Repeat the full listing, word for word.
+===+
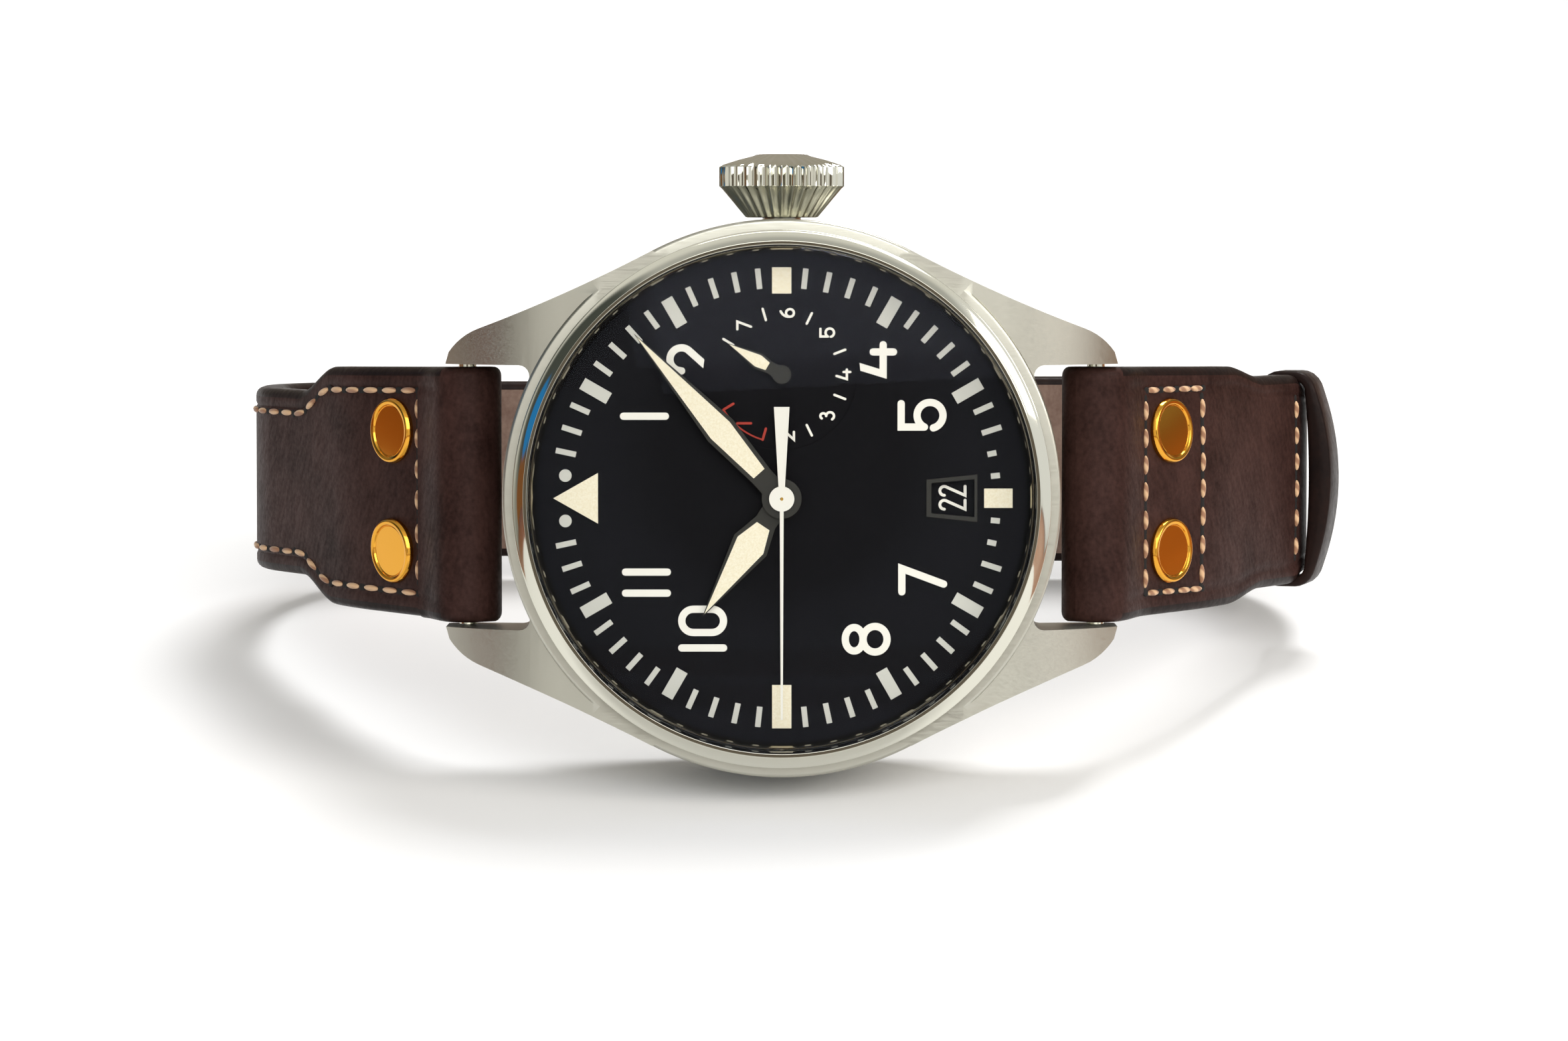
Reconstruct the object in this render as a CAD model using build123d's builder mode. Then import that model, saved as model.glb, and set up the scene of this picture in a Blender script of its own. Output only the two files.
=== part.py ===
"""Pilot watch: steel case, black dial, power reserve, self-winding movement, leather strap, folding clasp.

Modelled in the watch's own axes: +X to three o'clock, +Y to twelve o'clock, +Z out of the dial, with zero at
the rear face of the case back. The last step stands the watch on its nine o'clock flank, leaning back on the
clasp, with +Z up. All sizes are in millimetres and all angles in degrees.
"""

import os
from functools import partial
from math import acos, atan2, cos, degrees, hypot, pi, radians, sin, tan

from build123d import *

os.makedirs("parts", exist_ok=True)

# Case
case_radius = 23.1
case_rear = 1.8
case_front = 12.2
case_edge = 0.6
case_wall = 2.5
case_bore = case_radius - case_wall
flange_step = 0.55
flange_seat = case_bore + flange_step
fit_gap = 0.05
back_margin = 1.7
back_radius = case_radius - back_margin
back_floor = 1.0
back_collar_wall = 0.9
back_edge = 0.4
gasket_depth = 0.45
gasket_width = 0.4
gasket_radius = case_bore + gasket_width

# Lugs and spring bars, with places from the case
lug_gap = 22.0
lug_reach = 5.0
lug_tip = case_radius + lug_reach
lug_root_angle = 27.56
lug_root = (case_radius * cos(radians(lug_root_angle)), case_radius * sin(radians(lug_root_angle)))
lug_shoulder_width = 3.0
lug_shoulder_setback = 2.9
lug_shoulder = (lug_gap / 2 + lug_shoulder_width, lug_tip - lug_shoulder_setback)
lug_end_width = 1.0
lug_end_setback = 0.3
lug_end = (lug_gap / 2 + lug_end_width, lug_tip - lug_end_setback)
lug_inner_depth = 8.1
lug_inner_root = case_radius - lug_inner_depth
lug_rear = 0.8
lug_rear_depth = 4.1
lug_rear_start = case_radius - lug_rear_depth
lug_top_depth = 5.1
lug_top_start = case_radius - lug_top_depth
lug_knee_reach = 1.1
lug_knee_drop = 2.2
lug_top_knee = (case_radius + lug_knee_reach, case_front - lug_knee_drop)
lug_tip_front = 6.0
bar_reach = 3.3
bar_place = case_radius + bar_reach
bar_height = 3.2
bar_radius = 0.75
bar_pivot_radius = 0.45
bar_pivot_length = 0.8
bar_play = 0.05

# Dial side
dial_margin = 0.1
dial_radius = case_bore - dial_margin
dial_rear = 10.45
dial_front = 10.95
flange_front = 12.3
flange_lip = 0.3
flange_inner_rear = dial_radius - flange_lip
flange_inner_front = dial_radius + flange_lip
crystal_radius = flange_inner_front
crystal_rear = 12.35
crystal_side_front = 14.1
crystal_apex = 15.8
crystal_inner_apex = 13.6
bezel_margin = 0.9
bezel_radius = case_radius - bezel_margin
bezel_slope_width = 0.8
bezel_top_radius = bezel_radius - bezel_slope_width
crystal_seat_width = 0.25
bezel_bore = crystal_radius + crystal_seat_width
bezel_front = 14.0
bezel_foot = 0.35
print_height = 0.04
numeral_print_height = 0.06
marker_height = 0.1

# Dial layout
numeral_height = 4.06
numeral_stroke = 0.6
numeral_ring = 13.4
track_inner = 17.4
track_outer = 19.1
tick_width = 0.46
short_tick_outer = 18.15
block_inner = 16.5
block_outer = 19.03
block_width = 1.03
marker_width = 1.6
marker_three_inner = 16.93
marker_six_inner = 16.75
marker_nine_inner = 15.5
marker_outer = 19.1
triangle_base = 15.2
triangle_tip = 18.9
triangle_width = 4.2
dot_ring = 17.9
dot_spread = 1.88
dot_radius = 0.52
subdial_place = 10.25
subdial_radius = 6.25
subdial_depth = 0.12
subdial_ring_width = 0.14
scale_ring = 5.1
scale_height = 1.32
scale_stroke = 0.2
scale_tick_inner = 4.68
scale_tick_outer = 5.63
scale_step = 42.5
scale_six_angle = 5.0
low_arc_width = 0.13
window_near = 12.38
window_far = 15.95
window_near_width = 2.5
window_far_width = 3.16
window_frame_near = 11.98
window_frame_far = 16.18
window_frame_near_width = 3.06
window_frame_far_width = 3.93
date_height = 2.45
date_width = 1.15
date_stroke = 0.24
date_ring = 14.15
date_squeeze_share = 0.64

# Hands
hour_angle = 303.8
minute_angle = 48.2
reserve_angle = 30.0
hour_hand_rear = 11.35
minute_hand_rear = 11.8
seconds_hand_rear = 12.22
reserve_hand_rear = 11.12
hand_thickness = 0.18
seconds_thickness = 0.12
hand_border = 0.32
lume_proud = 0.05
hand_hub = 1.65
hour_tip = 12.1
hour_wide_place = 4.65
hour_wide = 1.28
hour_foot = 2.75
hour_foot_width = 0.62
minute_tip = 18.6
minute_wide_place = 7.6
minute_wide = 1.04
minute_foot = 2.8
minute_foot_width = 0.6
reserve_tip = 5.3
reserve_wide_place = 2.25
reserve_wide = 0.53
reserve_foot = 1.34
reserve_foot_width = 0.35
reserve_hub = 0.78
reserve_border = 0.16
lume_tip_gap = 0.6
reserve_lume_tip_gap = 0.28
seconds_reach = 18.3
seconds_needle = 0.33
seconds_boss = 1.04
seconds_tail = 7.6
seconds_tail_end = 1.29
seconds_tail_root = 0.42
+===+
Complete answer:
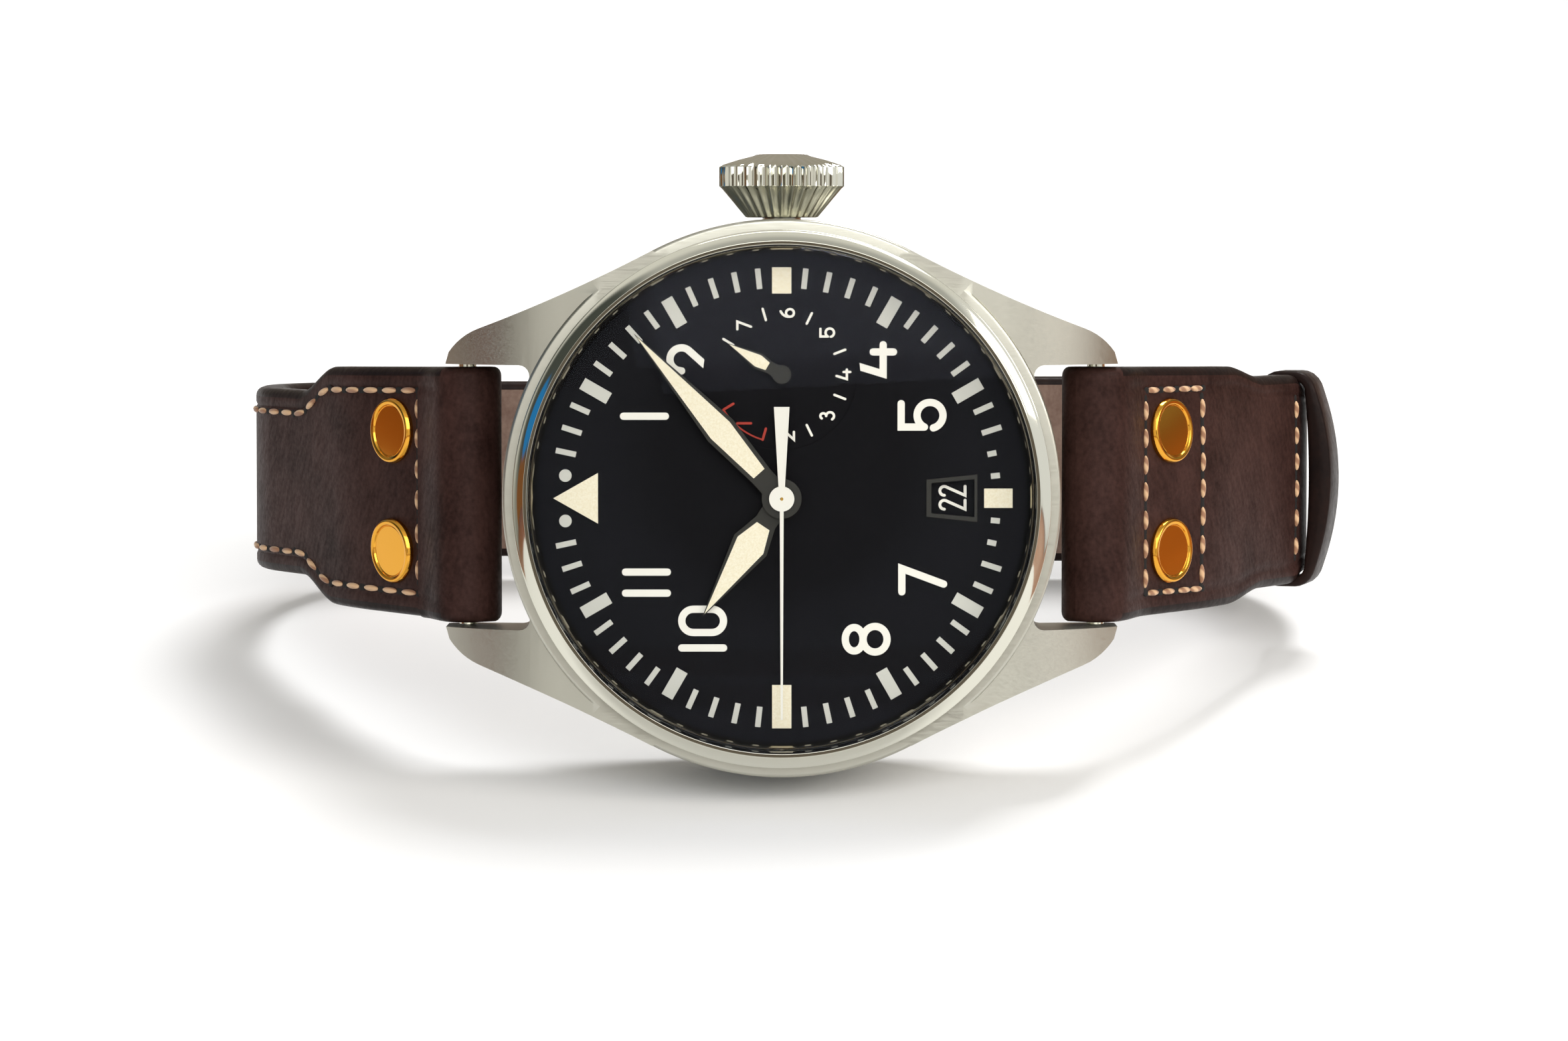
Reconstruct the object in this render as a CAD model using build123d's builder mode. Then import that model, saved as model.glb, and set up the scene of this picture in a Blender script of its own. Output only the two files.
=== part.py ===
"""Pilot watch: steel case, black dial, power reserve, self-winding movement, leather strap, folding clasp.

Modelled in the watch's own axes: +X to three o'clock, +Y to twelve o'clock, +Z out of the dial, with zero at
the rear face of the case back. The last step stands the watch on its nine o'clock flank, leaning back on the
clasp, with +Z up. All sizes are in millimetres and all angles in degrees.
"""

import os
from functools import partial
from math import acos, atan2, cos, degrees, hypot, pi, radians, sin, tan

from build123d import *

os.makedirs("parts", exist_ok=True)

# Case
case_radius = 23.1
case_rear = 1.8
case_front = 12.2
case_edge = 0.6
case_wall = 2.5
case_bore = case_radius - case_wall
flange_step = 0.55
flange_seat = case_bore + flange_step
fit_gap = 0.05
back_margin = 1.7
back_radius = case_radius - back_margin
back_floor = 1.0
back_collar_wall = 0.9
back_edge = 0.4
gasket_depth = 0.45
gasket_width = 0.4
gasket_radius = case_bore + gasket_width

# Lugs and spring bars, with places from the case
lug_gap = 22.0
lug_reach = 5.0
lug_tip = case_radius + lug_reach
lug_root_angle = 27.56
lug_root = (case_radius * cos(radians(lug_root_angle)), case_radius * sin(radians(lug_root_angle)))
lug_shoulder_width = 3.0
lug_shoulder_setback = 2.9
lug_shoulder = (lug_gap / 2 + lug_shoulder_width, lug_tip - lug_shoulder_setback)
lug_end_width = 1.0
lug_end_setback = 0.3
lug_end = (lug_gap / 2 + lug_end_width, lug_tip - lug_end_setback)
lug_inner_depth = 8.1
lug_inner_root = case_radius - lug_inner_depth
lug_rear = 0.8
lug_rear_depth = 4.1
lug_rear_start = case_radius - lug_rear_depth
lug_top_depth = 5.1
lug_top_start = case_radius - lug_top_depth
lug_knee_reach = 1.1
lug_knee_drop = 2.2
lug_top_knee = (case_radius + lug_knee_reach, case_front - lug_knee_drop)
lug_tip_front = 6.0
bar_reach = 3.3
bar_place = case_radius + bar_reach
bar_height = 3.2
bar_radius = 0.75
bar_pivot_radius = 0.45
bar_pivot_length = 0.8
bar_play = 0.05

# Dial side
dial_margin = 0.1
dial_radius = case_bore - dial_margin
dial_rear = 10.45
dial_front = 10.95
flange_front = 12.3
flange_lip = 0.3
flange_inner_rear = dial_radius - flange_lip
flange_inner_front = dial_radius + flange_lip
crystal_radius = flange_inner_front
crystal_rear = 12.35
crystal_side_front = 14.1
crystal_apex = 15.8
crystal_inner_apex = 13.6
bezel_margin = 0.9
bezel_radius = case_radius - bezel_margin
bezel_slope_width = 0.8
bezel_top_radius = bezel_radius - bezel_slope_width
crystal_seat_width = 0.25
bezel_bore = crystal_radius + crystal_seat_width
bezel_front = 14.0
bezel_foot = 0.35
print_height = 0.04
numeral_print_height = 0.06
marker_height = 0.1

# Dial layout
numeral_height = 4.06
numeral_stroke = 0.6
numeral_ring = 13.4
track_inner = 17.4
track_outer = 19.1
tick_width = 0.46
short_tick_outer = 18.15
block_inner = 16.5
block_outer = 19.03
block_width = 1.03
marker_width = 1.6
marker_three_inner = 16.93
marker_six_inner = 16.75
marker_nine_inner = 15.5
marker_outer = 19.1
triangle_base = 15.2
triangle_tip = 18.9
triangle_width = 4.2
dot_ring = 17.9
dot_spread = 1.88
dot_radius = 0.52
subdial_place = 10.25
subdial_radius = 6.25
subdial_depth = 0.12
subdial_ring_width = 0.14
scale_ring = 5.1
scale_height = 1.32
scale_stroke = 0.2
scale_tick_inner = 4.68
scale_tick_outer = 5.63
scale_step = 42.5
scale_six_angle = 5.0
low_arc_width = 0.13
window_near = 12.38
window_far = 15.95
window_near_width = 2.5
window_far_width = 3.16
window_frame_near = 11.98
window_frame_far = 16.18
window_frame_near_width = 3.06
window_frame_far_width = 3.93
date_height = 2.45
date_width = 1.15
date_stroke = 0.24
date_ring = 14.15
date_squeeze_share = 0.64

# Hands
hour_angle = 303.8
minute_angle = 48.2
reserve_angle = 30.0
hour_hand_rear = 11.35
minute_hand_rear = 11.8
seconds_hand_rear = 12.22
reserve_hand_rear = 11.12
hand_thickness = 0.18
seconds_thickness = 0.12
hand_border = 0.32
lume_proud = 0.05
hand_hub = 1.65
hour_tip = 12.1
hour_wide_place = 4.65
hour_wide = 1.28
hour_foot = 2.75
hour_foot_width = 0.62
minute_tip = 18.6
minute_wide_place = 7.6
minute_wide = 1.04
minute_foot = 2.8
minute_foot_width = 0.6
reserve_tip = 5.3
reserve_wide_place = 2.25
reserve_wide = 0.53
reserve_foot = 1.34
reserve_foot_width = 0.35
reserve_hub = 0.78
reserve_border = 0.16
lume_tip_gap = 0.6
reserve_lume_tip_gap = 0.28
seconds_reach = 18.3
seconds_needle = 0.33
seconds_boss = 1.04
seconds_tail = 7.6
seconds_tail_end = 1.29
seconds_tail_root = 0.42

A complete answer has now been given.